За три столетия до заключения "Священного союза" было обыкновенным, когда "рыцарский идеал постоянно оказывал влияние и на политические, и на общественные отношения и события. Даже тот, кто считает необходимым доискиваться экономических первопричин каждой войны эпохи средневековья, вынужден будет признать, что в методах ведения военных действий и в их результатах всякий раз ощутимо сказывается влияние рыцарского идеала". В XVIII в. такое понимание войны оставалось в качестве воинской традиции, ей следовал, например, Наполеон — впрочем, сожаления об утрате этой традиции встречаются в размышлениях некоторых военных и о Первой, и о Второй мировых войнах, а это уже ХХ век...

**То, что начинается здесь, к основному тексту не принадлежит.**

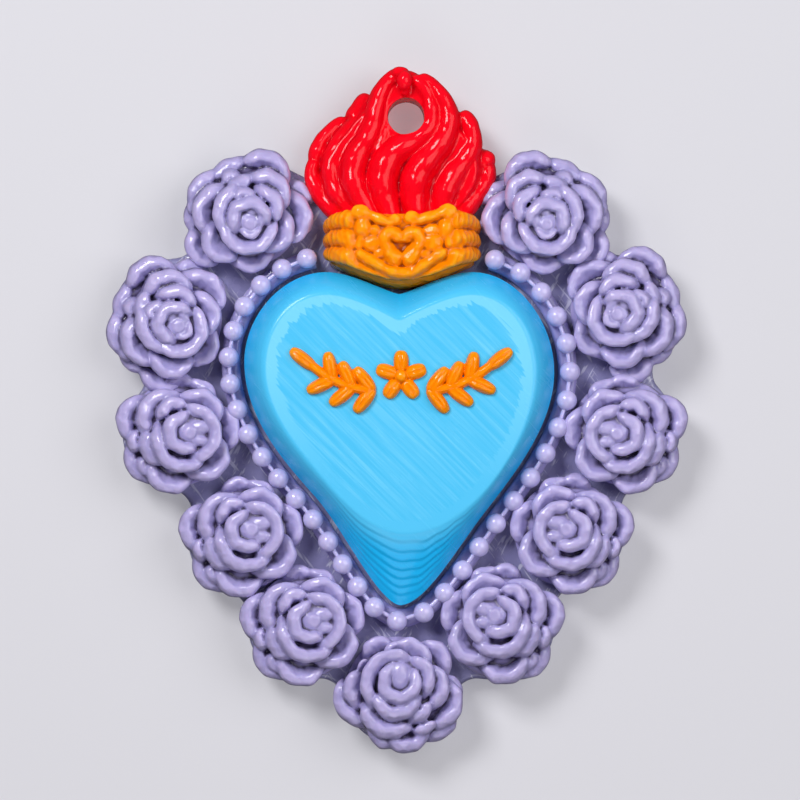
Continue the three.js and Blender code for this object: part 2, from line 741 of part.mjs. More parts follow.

Помимо воинских традиций из современных Павлу областей жизни, в которых таился рыцарский дух, необходимо также вспомнить (пока лишь вскользь) один аспект масонского ритуала, с которым Павел Петрович был, вероятно, знаком — и который мог расположить к себе тогда еще Наследника русского трона... А Н. Пыпин так обозначил мотив (один из многих, но немаловажный) обращения во второй половине XVIII в. нашего дворянства в масонство: "Большинство "членов" ордена было из людей по своим понятиям или по складу ума склонных к чудесному ... ...наши масоны, как известно по историческим свидетельствам, употребляли всевозможные усилия, тратили огромные деньги на то, чтобы собрать все существующие степени ... . Для людей светского образования и высшего света высшие степени были привлекательны и своей внешней формой. Мы сказали уже, что почти все они были рыцарские по связи с тамплиерством, крестовыми походами и т. п. Разноцветные ленты, ордена, символы... торжественные обряды с рыцарским характером, громкие титулы, переименованные в латинские псевдонимы, — все это... было любопытно, льстило самолюбию и аристократическим притязаниям" (и напоминало игры маленького Павла, добавим мы). Итак, все эти факты рыцарских настроений в Европе и среди русской аристократии показывают, что здесь для XVIII в. нет ничего патологического, этим увлекались многие — но совсем не многие шли дальше, понимая и принимая духовный аспект рыцарства.